In July 2024, a third-party assurance, testing, inspection and certification provider changed its listing for one of the Company’s protective coatings products, an intumescent coating used for fire protection of steel beam assemblies. The Company has received claims regarding this matter, including from a competitor, and is working with its customers and end users to assist in understanding the potential impacts of the listing change, including the extent of potential remedial action that may involve the application of additional product. The Company is also investigating potential inaccuracies for certain other Firetex intumescent products arising out of tests conducted on those products by the same third-party provider.
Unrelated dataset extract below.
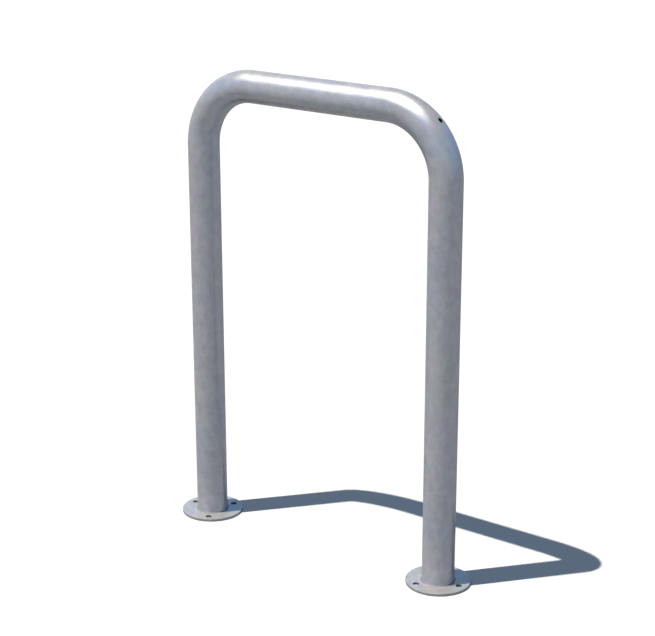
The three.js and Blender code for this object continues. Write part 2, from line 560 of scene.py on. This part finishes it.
class SurfaceNodes(Nodes):
    """A material's or a world's node tree."""

    def kept(self, name, output):
        """What the mesh keeps under a name."""
        return self.field("ShaderNodeAttribute", attribute_name=name, output=output)

    def noise(self, place, scale, **inputs):
        return self.field("ShaderNodeTexNoise", place, inputs={"Scale": scale, **inputs})

    def ramp(self, share, stops):
        """Colours blended along a share of 0 to 1, from pairs of a place and a colour."""
        made = self.node("ShaderNodeValToRGB", share)
        elements = made.color_ramp.elements
        while len(elements) < len(stops):
            elements.new(1.0)
        for element, (place, colour) in zip(elements, stops):
            element.position = place
            element.color = (*colour, 1.0)
        return Field(self, made.outputs["Color"])

    def scaled(self, colour, share):
        return self.vector_maths("SCALE", colour, Scale=share)

    def bump(self, height, depth, below=None):
        """Relief of a height of 0 to 1 that stands for a depth in metres, on top of the relief below."""
        inputs = {"Height": height, "Distance": depth, "Strength": 1.0}
        if below:
            inputs["Normal"] = below
        return self.field("ShaderNodeBump", inputs=inputs)

    def seen(self):
        """1 for what the camera, a gloss or a clear material sees, and 0 for light on a dull surface."""
        rays = self.node("ShaderNodeLightPath")
        camera, glossy, clear = (
            Field(self, rays.outputs[f"Is {kind} Ray"]) for kind in ("Camera", "Glossy", "Transmission")
        )
        return (camera + glossy + clear).at_most(1.0)

    def blend(self, share, first, second):
        """From the first colour at a share of 0 to the second at 1."""
        mixer = self.node("ShaderNodeMix", data_type="RGBA")
        sockets = [s for s in mixer.inputs if s.enabled]
        for socket, value in zip(sockets, (share, first, second)):
            if isinstance(value, Field):
                self.tree.links.new(value.socket, socket)
            else:
                socket.default_value = (*value, 1.0)
        return Field(self, next(s for s in mixer.outputs if s.enabled))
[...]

Additionally, the Company is investigating an issue in connection with its Firetex Design Estimator software in which the software recommended estimated dry film thicknesses (DFT) for certain intumescent products that were in excess of published maximum DFTs, for which the Company has also received claims. The Company’s review of these matters is ongoing. Except for an immaterial product warranty liability which remains recorded on the Consolidated Balance Sheets as of June 30, 2025, any additional amount or range of potential loss cannot be reasonably estimated at this time.